Data lines.
--

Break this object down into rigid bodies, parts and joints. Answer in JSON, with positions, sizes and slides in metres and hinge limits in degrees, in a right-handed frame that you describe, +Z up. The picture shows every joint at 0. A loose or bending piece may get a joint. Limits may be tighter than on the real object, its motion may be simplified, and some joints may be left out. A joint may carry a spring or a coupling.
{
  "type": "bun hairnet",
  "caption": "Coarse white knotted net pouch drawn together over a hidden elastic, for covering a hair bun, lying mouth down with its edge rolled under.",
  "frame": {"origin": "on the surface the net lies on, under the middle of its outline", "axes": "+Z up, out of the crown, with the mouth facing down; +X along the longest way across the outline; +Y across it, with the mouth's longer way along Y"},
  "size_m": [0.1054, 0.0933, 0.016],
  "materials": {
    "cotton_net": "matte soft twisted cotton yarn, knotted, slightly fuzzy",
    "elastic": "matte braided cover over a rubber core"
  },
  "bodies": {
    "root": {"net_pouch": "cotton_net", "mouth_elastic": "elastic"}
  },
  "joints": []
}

--

Stated task.
Copy the data above in full, character for character.

Response to the task.
Break this object down into rigid bodies, parts and joints. Answer in JSON, with positions, sizes and slides in metres and hinge limits in degrees, in a right-handed frame that you describe, +Z up. The picture shows every joint at 0. A loose or bending piece may get a joint. Limits may be tighter than on the real object, its motion may be simplified, and some joints may be left out. A joint may carry a spring or a coupling.
{
  "type": "bun hairnet",
  "caption": "Coarse white knotted net pouch drawn together over a hidden elastic, for covering a hair bun, lying mouth down with its edge rolled under.",
  "frame": {"origin": "on the surface the net lies on, under the middle of its outline", "axes": "+Z up, out of the crown, with the mouth facing down; +X along the longest way across the outline; +Y across it, with the mouth's longer way along Y"},
  "size_m": [0.1054, 0.0933, 0.016],
  "materials": {
    "cotton_net": "matte soft twisted cotton yarn, knotted, slightly fuzzy",
    "elastic": "matte braided cover over a rubber core"
  },
  "bodies": {
    "root": {"net_pouch": "cotton_net", "mouth_elastic": "elastic"}
  },
  "joints": []
}